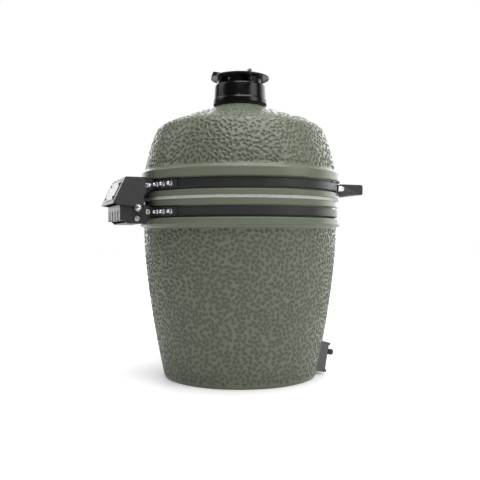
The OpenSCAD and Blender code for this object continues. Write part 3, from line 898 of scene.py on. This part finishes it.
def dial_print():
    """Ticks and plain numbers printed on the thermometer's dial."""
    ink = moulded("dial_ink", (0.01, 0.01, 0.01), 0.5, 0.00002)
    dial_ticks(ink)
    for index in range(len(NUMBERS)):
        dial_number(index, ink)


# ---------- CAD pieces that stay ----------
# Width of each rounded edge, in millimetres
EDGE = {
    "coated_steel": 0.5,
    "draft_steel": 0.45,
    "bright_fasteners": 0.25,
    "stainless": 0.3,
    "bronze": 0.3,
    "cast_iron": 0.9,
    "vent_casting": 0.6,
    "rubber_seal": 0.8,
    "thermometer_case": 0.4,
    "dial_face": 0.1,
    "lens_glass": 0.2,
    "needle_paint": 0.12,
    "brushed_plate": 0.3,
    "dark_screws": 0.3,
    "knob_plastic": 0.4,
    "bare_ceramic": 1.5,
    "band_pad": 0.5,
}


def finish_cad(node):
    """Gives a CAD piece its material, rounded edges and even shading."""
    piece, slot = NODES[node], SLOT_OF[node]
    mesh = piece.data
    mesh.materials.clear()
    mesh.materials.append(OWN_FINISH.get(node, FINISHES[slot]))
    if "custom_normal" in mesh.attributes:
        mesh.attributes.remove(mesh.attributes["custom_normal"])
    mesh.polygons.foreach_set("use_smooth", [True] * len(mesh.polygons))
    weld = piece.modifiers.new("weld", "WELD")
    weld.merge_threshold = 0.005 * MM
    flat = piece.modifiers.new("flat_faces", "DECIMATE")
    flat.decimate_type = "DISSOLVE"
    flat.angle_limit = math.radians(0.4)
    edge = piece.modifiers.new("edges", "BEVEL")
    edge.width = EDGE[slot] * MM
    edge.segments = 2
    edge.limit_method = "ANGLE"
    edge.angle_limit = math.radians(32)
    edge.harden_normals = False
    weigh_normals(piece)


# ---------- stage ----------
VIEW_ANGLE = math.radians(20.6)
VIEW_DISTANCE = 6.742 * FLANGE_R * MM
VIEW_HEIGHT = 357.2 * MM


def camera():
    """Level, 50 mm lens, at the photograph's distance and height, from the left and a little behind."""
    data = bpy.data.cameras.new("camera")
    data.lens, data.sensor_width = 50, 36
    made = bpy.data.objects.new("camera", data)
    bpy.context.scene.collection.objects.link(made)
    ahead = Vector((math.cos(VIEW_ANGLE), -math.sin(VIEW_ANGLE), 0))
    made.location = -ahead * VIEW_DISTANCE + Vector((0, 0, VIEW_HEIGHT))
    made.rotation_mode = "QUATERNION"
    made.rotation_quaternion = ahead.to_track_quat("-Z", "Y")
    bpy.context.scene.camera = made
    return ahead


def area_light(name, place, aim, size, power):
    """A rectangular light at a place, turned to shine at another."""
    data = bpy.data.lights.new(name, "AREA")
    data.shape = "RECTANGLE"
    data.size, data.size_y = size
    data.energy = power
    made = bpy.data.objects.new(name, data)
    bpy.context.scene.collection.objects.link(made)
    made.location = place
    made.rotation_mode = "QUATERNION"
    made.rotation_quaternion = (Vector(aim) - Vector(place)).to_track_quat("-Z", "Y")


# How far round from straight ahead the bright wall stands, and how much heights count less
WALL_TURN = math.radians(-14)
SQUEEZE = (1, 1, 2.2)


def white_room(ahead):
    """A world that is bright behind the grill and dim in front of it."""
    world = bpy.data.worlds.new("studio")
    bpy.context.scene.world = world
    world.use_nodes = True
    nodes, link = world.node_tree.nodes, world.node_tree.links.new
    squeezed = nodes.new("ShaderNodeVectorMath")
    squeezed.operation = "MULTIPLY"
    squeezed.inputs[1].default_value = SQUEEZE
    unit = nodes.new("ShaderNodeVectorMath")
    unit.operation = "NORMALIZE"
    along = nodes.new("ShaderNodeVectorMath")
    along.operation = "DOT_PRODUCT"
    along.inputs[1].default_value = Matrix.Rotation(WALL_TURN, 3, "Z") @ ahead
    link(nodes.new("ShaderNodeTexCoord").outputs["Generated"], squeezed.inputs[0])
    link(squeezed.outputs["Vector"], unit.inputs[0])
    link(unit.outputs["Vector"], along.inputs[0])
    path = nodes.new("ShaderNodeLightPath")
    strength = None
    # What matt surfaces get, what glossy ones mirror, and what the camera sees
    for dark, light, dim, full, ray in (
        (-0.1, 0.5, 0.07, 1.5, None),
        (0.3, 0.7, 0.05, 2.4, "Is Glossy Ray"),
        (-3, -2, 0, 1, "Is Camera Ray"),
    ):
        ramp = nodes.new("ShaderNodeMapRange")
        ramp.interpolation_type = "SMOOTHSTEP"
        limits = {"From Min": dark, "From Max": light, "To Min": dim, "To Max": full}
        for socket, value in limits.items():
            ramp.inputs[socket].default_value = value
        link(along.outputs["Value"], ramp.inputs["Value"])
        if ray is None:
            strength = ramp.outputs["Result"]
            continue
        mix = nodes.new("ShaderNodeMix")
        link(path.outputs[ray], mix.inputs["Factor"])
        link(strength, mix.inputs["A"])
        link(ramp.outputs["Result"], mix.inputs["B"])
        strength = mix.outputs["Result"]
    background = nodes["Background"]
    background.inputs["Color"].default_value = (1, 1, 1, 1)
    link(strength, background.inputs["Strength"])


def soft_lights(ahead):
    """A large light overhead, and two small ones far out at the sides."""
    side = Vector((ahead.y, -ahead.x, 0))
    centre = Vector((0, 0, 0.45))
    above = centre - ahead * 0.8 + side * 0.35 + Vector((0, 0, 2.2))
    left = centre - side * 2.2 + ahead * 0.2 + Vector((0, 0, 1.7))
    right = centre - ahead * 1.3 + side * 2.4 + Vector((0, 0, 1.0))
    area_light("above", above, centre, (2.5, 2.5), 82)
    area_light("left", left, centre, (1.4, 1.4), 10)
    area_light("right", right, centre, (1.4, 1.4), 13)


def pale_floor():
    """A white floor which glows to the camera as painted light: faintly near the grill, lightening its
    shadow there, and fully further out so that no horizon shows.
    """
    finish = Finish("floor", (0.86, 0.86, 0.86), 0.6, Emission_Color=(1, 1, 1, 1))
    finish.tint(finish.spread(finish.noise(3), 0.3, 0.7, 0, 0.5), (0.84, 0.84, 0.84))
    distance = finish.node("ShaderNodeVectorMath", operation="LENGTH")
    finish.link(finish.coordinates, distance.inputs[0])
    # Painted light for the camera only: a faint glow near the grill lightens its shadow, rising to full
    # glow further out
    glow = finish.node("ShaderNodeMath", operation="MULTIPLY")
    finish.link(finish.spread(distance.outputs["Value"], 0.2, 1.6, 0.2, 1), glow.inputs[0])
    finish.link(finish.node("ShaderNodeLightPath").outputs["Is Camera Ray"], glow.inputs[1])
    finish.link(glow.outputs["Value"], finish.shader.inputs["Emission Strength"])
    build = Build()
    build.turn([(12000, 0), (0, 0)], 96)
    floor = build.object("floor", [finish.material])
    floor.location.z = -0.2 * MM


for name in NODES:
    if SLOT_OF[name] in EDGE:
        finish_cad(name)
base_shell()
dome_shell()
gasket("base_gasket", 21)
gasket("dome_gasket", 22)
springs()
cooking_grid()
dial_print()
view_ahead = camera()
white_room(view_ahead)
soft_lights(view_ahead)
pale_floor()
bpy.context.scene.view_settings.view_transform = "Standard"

# # # # #

Repeat the data verbatim.

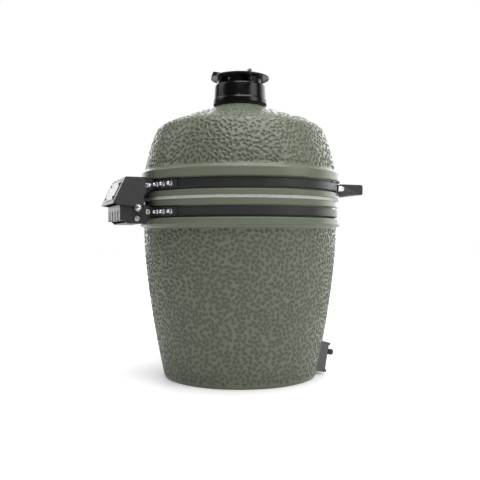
The OpenSCAD and Blender code for this object continues. Write part 3, from line 898 of scene.py on. This part finishes it.
def dial_print():
    """Ticks and plain numbers printed on the thermometer's dial."""
    ink = moulded("dial_ink", (0.01, 0.01, 0.01), 0.5, 0.00002)
    dial_ticks(ink)
    for index in range(len(NUMBERS)):
        dial_number(index, ink)


# ---------- CAD pieces that stay ----------
# Width of each rounded edge, in millimetres
EDGE = {
    "coated_steel": 0.5,
    "draft_steel": 0.45,
    "bright_fasteners": 0.25,
    "stainless": 0.3,
    "bronze": 0.3,
    "cast_iron": 0.9,
    "vent_casting": 0.6,
    "rubber_seal": 0.8,
    "thermometer_case": 0.4,
    "dial_face": 0.1,
    "lens_glass": 0.2,
    "needle_paint": 0.12,
    "brushed_plate": 0.3,
    "dark_screws": 0.3,
    "knob_plastic": 0.4,
    "bare_ceramic": 1.5,
    "band_pad": 0.5,
}


def finish_cad(node):
    """Gives a CAD piece its material, rounded edges and even shading."""
    piece, slot = NODES[node], SLOT_OF[node]
    mesh = piece.data
    mesh.materials.clear()
    mesh.materials.append(OWN_FINISH.get(node, FINISHES[slot]))
    if "custom_normal" in mesh.attributes:
        mesh.attributes.remove(mesh.attributes["custom_normal"])
    mesh.polygons.foreach_set("use_smooth", [True] * len(mesh.polygons))
    weld = piece.modifiers.new("weld", "WELD")
    weld.merge_threshold = 0.005 * MM
    flat = piece.modifiers.new("flat_faces", "DECIMATE")
    flat.decimate_type = "DISSOLVE"
    flat.angle_limit = math.radians(0.4)
    edge = piece.modifiers.new("edges", "BEVEL")
    edge.width = EDGE[slot] * MM
    edge.segments = 2
    edge.limit_method = "ANGLE"
    edge.angle_limit = math.radians(32)
    edge.harden_normals = False
    weigh_normals(piece)


# ---------- stage ----------
VIEW_ANGLE = math.radians(20.6)
VIEW_DISTANCE = 6.742 * FLANGE_R * MM
VIEW_HEIGHT = 357.2 * MM


def camera():
    """Level, 50 mm lens, at the photograph's distance and height, from the left and a little behind."""
    data = bpy.data.cameras.new("camera")
    data.lens, data.sensor_width = 50, 36
    made = bpy.data.objects.new("camera", data)
    bpy.context.scene.collection.objects.link(made)
    ahead = Vector((math.cos(VIEW_ANGLE), -math.sin(VIEW_ANGLE), 0))
    made.location = -ahead * VIEW_DISTANCE + Vector((0, 0, VIEW_HEIGHT))
    made.rotation_mode = "QUATERNION"
    made.rotation_quaternion = ahead.to_track_quat("-Z", "Y")
    bpy.context.scene.camera = made
    return ahead


def area_light(name, place, aim, size, power):
    """A rectangular light at a place, turned to shine at another."""
    data = bpy.data.lights.new(name, "AREA")
    data.shape = "RECTANGLE"
    data.size, data.size_y = size
    data.energy = power
    made = bpy.data.objects.new(name, data)
    bpy.context.scene.collection.objects.link(made)
    made.location = place
    made.rotation_mode = "QUATERNION"
    made.rotation_quaternion = (Vector(aim) - Vector(place)).to_track_quat("-Z", "Y")


# How far round from straight ahead the bright wall stands, and how much heights count less
WALL_TURN = math.radians(-14)
SQUEEZE = (1, 1, 2.2)


def white_room(ahead):
    """A world that is bright behind the grill and dim in front of it."""
    world = bpy.data.worlds.new("studio")
    bpy.context.scene.world = world
    world.use_nodes = True
    nodes, link = world.node_tree.nodes, world.node_tree.links.new
    squeezed = nodes.new("ShaderNodeVectorMath")
    squeezed.operation = "MULTIPLY"
    squeezed.inputs[1].default_value = SQUEEZE
    unit = nodes.new("ShaderNodeVectorMath")
    unit.operation = "NORMALIZE"
    along = nodes.new("ShaderNodeVectorMath")
    along.operation = "DOT_PRODUCT"
    along.inputs[1].default_value = Matrix.Rotation(WALL_TURN, 3, "Z") @ ahead
    link(nodes.new("ShaderNodeTexCoord").outputs["Generated"], squeezed.inputs[0])
    link(squeezed.outputs["Vector"], unit.inputs[0])
    link(unit.outputs["Vector"], along.inputs[0])
    path = nodes.new("ShaderNodeLightPath")
    strength = None
    # What matt surfaces get, what glossy ones mirror, and what the camera sees
    for dark, light, dim, full, ray in (
        (-0.1, 0.5, 0.07, 1.5, None),
        (0.3, 0.7, 0.05, 2.4, "Is Glossy Ray"),
        (-3, -2, 0, 1, "Is Camera Ray"),
    ):
        ramp = nodes.new("ShaderNodeMapRange")
        ramp.interpolation_type = "SMOOTHSTEP"
        limits = {"From Min": dark, "From Max": light, "To Min": dim, "To Max": full}
        for socket, value in limits.items():
            ramp.inputs[socket].default_value = value
        link(along.outputs["Value"], ramp.inputs["Value"])
        if ray is None:
            strength = ramp.outputs["Result"]
            continue
        mix = nodes.new("ShaderNodeMix")
        link(path.outputs[ray], mix.inputs["Factor"])
        link(strength, mix.inputs["A"])
        link(ramp.outputs["Result"], mix.inputs["B"])
        strength = mix.outputs["Result"]
    background = nodes["Background"]
    background.inputs["Color"].default_value = (1, 1, 1, 1)
    link(strength, background.inputs["Strength"])


def soft_lights(ahead):
    """A large light overhead, and two small ones far out at the sides."""
    side = Vector((ahead.y, -ahead.x, 0))
    centre = Vector((0, 0, 0.45))
    above = centre - ahead * 0.8 + side * 0.35 + Vector((0, 0, 2.2))
    left = centre - side * 2.2 + ahead * 0.2 + Vector((0, 0, 1.7))
    right = centre - ahead * 1.3 + side * 2.4 + Vector((0, 0, 1.0))
    area_light("above", above, centre, (2.5, 2.5), 82)
    area_light("left", left, centre, (1.4, 1.4), 10)
    area_light("right", right, centre, (1.4, 1.4), 13)


def pale_floor():
    """A white floor which glows to the camera as painted light: faintly near the grill, lightening its
    shadow there, and fully further out so that no horizon shows.
    """
    finish = Finish("floor", (0.86, 0.86, 0.86), 0.6, Emission_Color=(1, 1, 1, 1))
    finish.tint(finish.spread(finish.noise(3), 0.3, 0.7, 0, 0.5), (0.84, 0.84, 0.84))
    distance = finish.node("ShaderNodeVectorMath", operation="LENGTH")
    finish.link(finish.coordinates, distance.inputs[0])
    # Painted light for the camera only: a faint glow near the grill lightens its shadow, rising to full
    # glow further out
    glow = finish.node("ShaderNodeMath", operation="MULTIPLY")
    finish.link(finish.spread(distance.outputs["Value"], 0.2, 1.6, 0.2, 1), glow.inputs[0])
    finish.link(finish.node("ShaderNodeLightPath").outputs["Is Camera Ray"], glow.inputs[1])
    finish.link(glow.outputs["Value"], finish.shader.inputs["Emission Strength"])
    build = Build()
    build.turn([(12000, 0), (0, 0)], 96)
    floor = build.object("floor", [finish.material])
    floor.location.z = -0.2 * MM


for name in NODES:
    if SLOT_OF[name] in EDGE:
        finish_cad(name)
base_shell()
dome_shell()
gasket("base_gasket", 21)
gasket("dome_gasket", 22)
springs()
cooking_grid()
dial_print()
view_ahead = camera()
white_room(view_ahead)
soft_lights(view_ahead)
pale_floor()
bpy.context.scene.view_settings.view_transform = "Standard"